The carrier also expanded its global route network by launching services to four new destinations — Abuja, Chicago, Oslo, and Brussels — exponentially increasing the number of city-pair flight options that it provides to customers across the globe with each new city served.

In the first half of the 2014-15 fiscal year, Emirates airlines’ net profit is Dh1.9 billion, up eight per cent from the same period last year.

Emirates revenue, including other operating income, of Dh44.2 billion was higher by 11 per cent compared with Dh39.8 billion recorded last year, reflecting strong passenger and cargo demand.

Dnata, the airport handling and services division of the group, continued to grow its international business footprint, investing in infrastructure and operations, which now span 38 countries.

Dnata’s revenue including other operating income is Dh4.6 billion, compared to Dh3.7 billion last year. Overall profit for Dnata dropped by 26 per cent to Dh339 million.

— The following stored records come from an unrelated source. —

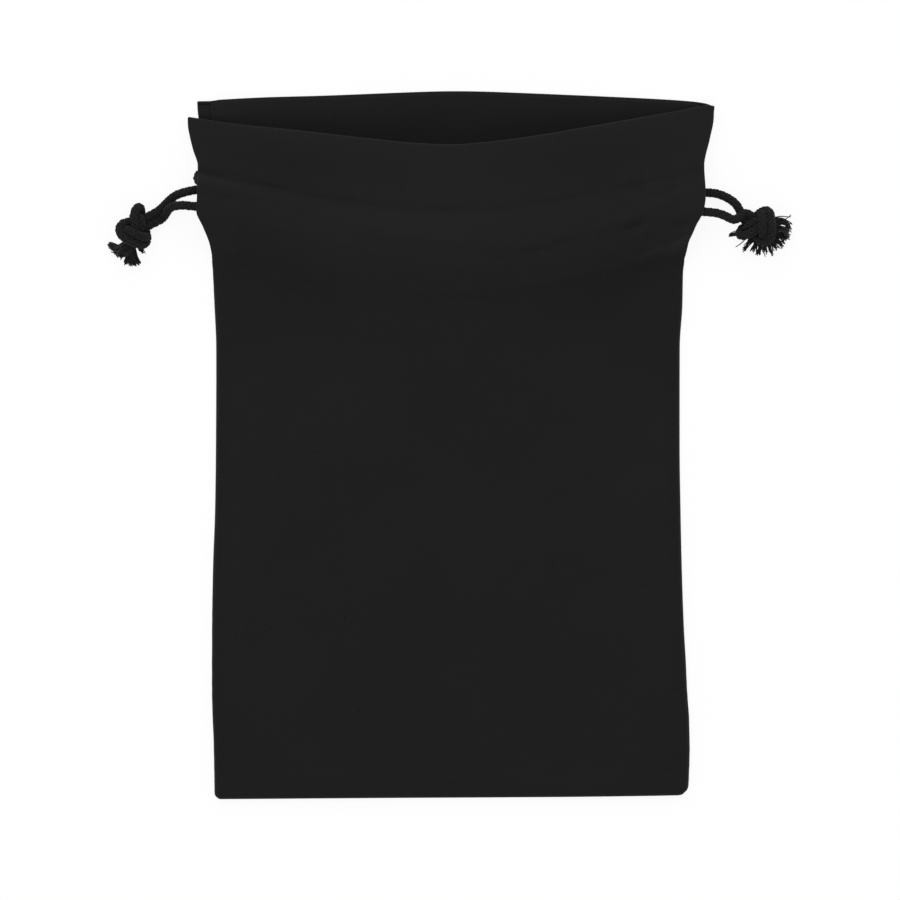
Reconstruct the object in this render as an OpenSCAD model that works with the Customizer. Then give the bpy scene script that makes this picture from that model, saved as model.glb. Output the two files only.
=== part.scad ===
// Cotton drawstring pouch for glasses, lying on its back.
// +X is to the right, +Y runs towards the mouth, +Z is up.
// The origin is the middle of the surface that the pouch lies on.

/* [Pouch] */
// Length from the bottom seam to the top of the back header
pouch_l = 177; // [172:0.5:182]
// Width across the body's bottom corners
body_w = 119; // [116:0.5:122]
// Width across the front header's corners
mouth_w = 132; // [130:0.5:134]
// Height of the space inside the body
belly_h = 10; // [7:0.5:13]
// How far the middle of the front lip stands above its ends
mouth_rise = 13; // [9:0.5:16]
// How far the middle of the front lip sags below its corners
lip_sag = 5.5; // [3:0.5:8]

/* [Cloth] */
// Thickness of an outer panel
cloth_t = 0.8; // [0.6:0.1:0.9]
// Thickness of a turned-in layer
layer_t = 0.5; // [0.3:0.1:0.6]
// Width of the seam margins inside the body
margin_w = 7; // [5:0.5:9]
// Width of the turned edge of a cord slit
slit_hem_w = 2.4; // [2:0.1:2.6]
// Thickness of the turned edge of a cord slit
slit_hem_t = 0.4; // [0.3:0.1:0.5]

/* [Casing] */
// Distance from the front lip's corners down to the upper stitch row
header_h = 13.5; // [13:0.5:15]
// Distance between the two stitch rows
casing_h = 21; // [20:0.5:22]
// Height of the channel that the drawcords slide in
channel_h = 3.4; // [3.4:0.1:4]

/* [Drawcords] */
// Diameter of a drawcord
cord_d = 2.4; // [2.2:0.1:2.4]
// Diameter of a knot's middle
knot_d = 9; // [8:0.5:9.5]
// Length of tail that lies ready inside the casing
tail_in_casing = 18; // [14:1:18]

/* [Thread] */
// Thickness of a row of stitches
thread_d = 0.5; // [0.4:0.1:0.6]

/* [Hidden] */

// Colours
cloth_black = [0.13, 0.13, 0.14];
lining_black = [0.18, 0.18, 0.19];
thread_black = [0.3, 0.3, 0.32];
cord_black = [0.09, 0.09, 0.1];

// Places along the pouch
bottom_y = -pouch_l / 2;
back_corner_y = pouch_l / 2 - 2.5;
lip_y = back_corner_y - 2.5;
header_row_y = lip_y - header_h;
casing_row_y = header_row_y - casing_h;
slit_base_y = casing_row_y - 2.5;
back_row_shift = 2;
raw_edge = 1;
body_half = body_w / 2;
mouth_half = mouth_w / 2;

// Heights of the layers, from the ground up
back_top = cloth_t;
edge_lift = 5;
seam_band = 0.9;
margin_t = 2 * layer_t;
layer_gap = 0.06;
cord_gap = 0.3;
back_cord_z = back_top + slit_hem_t + cord_gap + cord_d / 2;
front_cord_z = edge_lift + layer_t + cord_gap + cord_d / 2;

// Half the width of the pouch at each height along it, for the body and the front header
front_side = [
    [bottom_y, body_half], [-40, body_half], [0, body_half - 1], [slit_base_y - 2, body_half],
    [slit_base_y + 5, body_half + 1.5], [slit_base_y + 13, body_half + 4.3],
    [header_row_y, body_half + 4.5], [lip_y, mouth_half]
];
// The same for the back header, which is a little narrower
back_side = [
    [bottom_y, body_half], [-40, body_half], [0, body_half - 1], [slit_base_y - 2, body_half],
    [slit_base_y + 5, body_half + 1.5], [slit_base_y + 13, body_half + 4.3],
    [back_corner_y, body_half + 4]
];
function half_at(y) = lookup(y, front_side);

// How far the front cloth sags towards the bottom in its middle
front_sag = [
    [-20, 0], [20, 4], [casing_row_y, 10], [casing_row_y + 11, 11.5],
    [header_row_y, 8.5], [lip_y, lip_sag]
];
// How high the front cloth's sides lie, from the seams up to the header
edge_height = [
    [slit_base_y, back_top], [casing_row_y, back_top + 0.9], [casing_row_y + 4.5, edge_lift],
    [header_row_y + 1, edge_lift], [header_row_y + 5, edge_lift - 1.5], [lip_y, edge_lift - 2.8]
];
// How much higher its middle lies
middle_rise = [
    [bottom_y + 1.8, 0], [bottom_y + 5, 0.25 * belly_h], [bottom_y + 14, 0.65 * belly_h],
    [bottom_y + 30, 0.9 * belly_h], [0, belly_h], [slit_base_y, 0.5 * (belly_h + mouth_rise)],
    [lip_y, mouth_rise]
];

// The cord channel of the front casing and of the back casing, as heights across them
front_channel = [
    [casing_row_y + 1, 0], [casing_row_y + 4.8, channel_h],
    [header_row_y - 3.8, channel_h], [header_row_y - 0.6, 0]
];
back_channel = [
    [casing_row_y + 3.2, 0], [casing_row_y + 9, channel_h],
    [header_row_y + 0.2, channel_h], [header_row_y + back_row_shift, 0]
];

// The mouth's bow is flat this far out from the middle, where the cord tails lie
bow_half = 46;
function bow(x) = abs(x) < bow_half ? pow(1 - pow(x / bow_half, 2), 2) : 0;
function dome(u) = 1 - pow(u, 4);
// The body's dome turns into the mouth's bow on the way up
function bulge(u, y) =
    let (m = lookup(y, [[0, 0], [slit_base_y, 1]]))
    (1 - m) * dome(u) + m * bow(u * half_at(y));
// The front cloth clears the seam margins inside the body
function seam_lift(u, y) =
    abs(u) > 0.98 || y < bottom_y + 1.2 ? 0 : lookup(y, [[slit_base_y - 6, margin_t + 0.1], [slit_base_y + 3, 0]]);

// The inner surface of the front, at a share u of its half width and at a height y along it
function inner_z(u, y) =
    lookup(y, edge_height) + max(seam_lift(u, y), lookup(y, middle_rise) * bulge(u, y));
function front_point(u, y, up) =
    [u * half_at(y), y - lookup(y, front_sag) * bow(u * half_at(y)), inner_z(u, y) + up];
// The front panel lies over the turned-in layer, and over the cord channel within it
function panel_gap(y) =
    lookup(y, [[casing_row_y - 3, 0], [casing_row_y - raw_edge - 0.5, layer_t + layer_gap]])
    + lookup(y, front_channel);

// Shares of the half width at which the front cloth has its lines of points
half_shares = [0.1, 0.2, 0.3, 0.4, 0.5, 0.6, 0.7, 0.79, 0.86, 0.92, 0.97, 0.985, 1];
shares = concat([for (i = [len(half_shares) - 1 : -1 : 0]) -half_shares[i]], [0], half_shares);
body_rows = [
    bottom_y, bottom_y + seam_band, bottom_y + 1.8, bottom_y + 5, bottom_y + 10, bottom_y + 18,
    bottom_y + 27, -50, -36, -20, -4, 12, 26, 36, slit_base_y - 3, slit_base_y
];
casing_rows = [
    casing_row_y - raw_edge - 0.5, casing_row_y, casing_row_y + 1, casing_row_y + 3,
    casing_row_y + 4.8, casing_row_y + 9, casing_row_y + 13, header_row_y - 3.8,
    header_row_y - 2, header_row_y - 0.6
];
header_rows = [header_row_y + 1, header_row_y + 5, header_row_y + 10, lip_y];

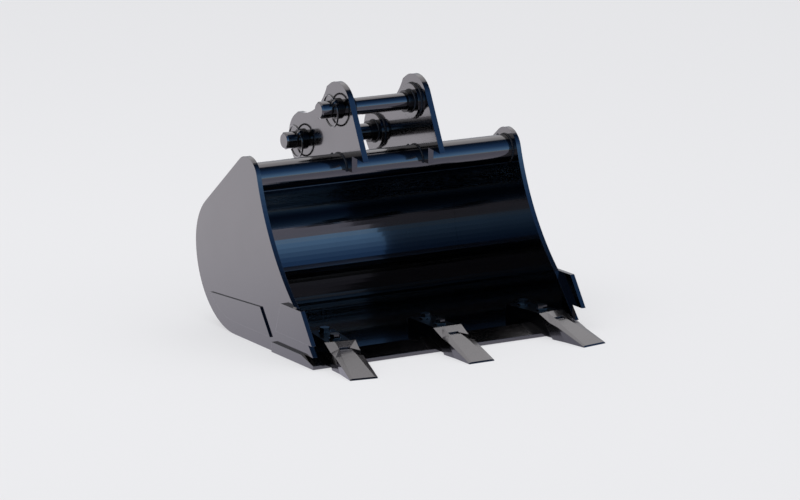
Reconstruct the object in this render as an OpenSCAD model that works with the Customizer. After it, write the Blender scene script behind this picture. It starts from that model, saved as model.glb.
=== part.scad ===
// General purpose digging bucket for a mini excavator.
// Millimetres. The origin is on the dipper pin's axis, midway between the ears.
// X runs across the bucket, the teeth point along -Y and +Z is up.

/* [Bucket] */
// Width over the side plates
bucket_w = 610; // [520:5:760]
// Height of the dipper pin's axis above the ground
pin_height = 445; // [430:1:470]
// Rearmost point of the heel, behind the dipper pin
heel_back = 207; // [190:1:230]
// Radius of the heel from the ground up to its rearmost point
heel_low_r = 163; // [150:1:175]
// Radius of the heel above its rearmost point
heel_up_r = 110; // [90:1:125]
// Slope of the straight back, in degrees from level
back_angle = 37.3; // [34:0.1:40]
// Length of the straight back
back_len = 184; // [175:1:195]

/* [Plates] */
// Thickness of the side plates
side_t = 10; // [8:0.5:12]
// Thickness of the wrapper
wrap_t = 10; // [6:0.5:12]
// How far the side plates stand out past the wrapper
edge_proud = 8; // [6:0.5:10]
// Setback of the wrapper's front end behind the tube's highest point along the back
wrap_start = 9; // [7:0.5:11]
// Where the rounded top runs into the front edge, in degrees round the tube from the rear
nose_turn = 163.8; // [160:0.1:167]
// Height of the front edge's bend above the lip
knee_up = 86; // [78:1:94]
// Distance of the front edge's bend behind its foot
knee_back = 75; // [68:1:82]
// Depth of the hollow in the front edge above the bend
throat_rise = 19.5; // [12:0.5:28]

/* [Torsion tube] */
// Outer diameter of the tube
tube_d = 60; // [56:1:64]
// Wall of the tube
tube_wall = 6; // [4:0.5:8]
// How far the tube is let into the wrapper's inner face
tube_set = 3; // [2.5:0.5:4]

/* [Lip] */
// Thickness of the lip plate
lip_t = 20; // [18:0.5:22]
// How far the lip stands out past each side plate
lip_over = 7; // [4:0.5:8]
// Height of the lip's underside above the ground
lip_up = 1; // [1:0.5:3]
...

“This was due to a number of factors including the impact of the runway enhancement works at Dubai International Airport which saw Dnata handling fewer aircraft during this period, as well as costs incurred to set up and launch handling operations at Dubai World Central,” said the statement.

Dnata’s airport operations remained the largest contributor to revenues with Dh1.4 billion, a three per cent increase compared to the same period last year.

London-based StrategicAero Research chief analyst Saj Ahmad said the most notable signal of Emirates health and strength is the strong cash balance of $4.4 billion — a sum that is larger than the net asset value of some of its floundering competitors and that the carrier is still, in my mind, the fastest growing full service airline in the world.

“In terms of performance, notwithstanding the impact of the runway improvements at Dubai International, Emirates still managed to snare over 23 million passengers, driving up load factors to a high of 81.5 per cent that helped profits rise to $514 million on 11 per cent higher revenues of $12 billion,” Ahmad told Khaleej Times.

“Clearly, Emirates expansion programme is yielding significant cash-positive and yield-positive results as demonstrated by the numbers here,” he said.

“As the biggest operator at Dubai International, it stands to reason that Emirates would be the one impacted most by operations being down to one runway while work was underway. But now that the airport is back up to speed, you can be assured that Emirates full-year earnings will match, if not top the $887 million the airline announced back in May 2014,” he added.

He said the key challenge for Emirates is not so much its performance but rather, the headwinds it faces is that of political and airline opposition in other countries to its expansion plans — most notably in markets like Europe and the USA, where airlines have been struggling to mount either a challenge or stop their cycle of whining and doing something to get passengers onto their own jets as opposed to relinquish them to Emirates.

“That said, Emirates procurement of the 777X will further drive its growth as the airline starts to phase out some of its ageing and early build A380s by the end of the decade alongside opening up new points in its US, Latin America and Asian networks.”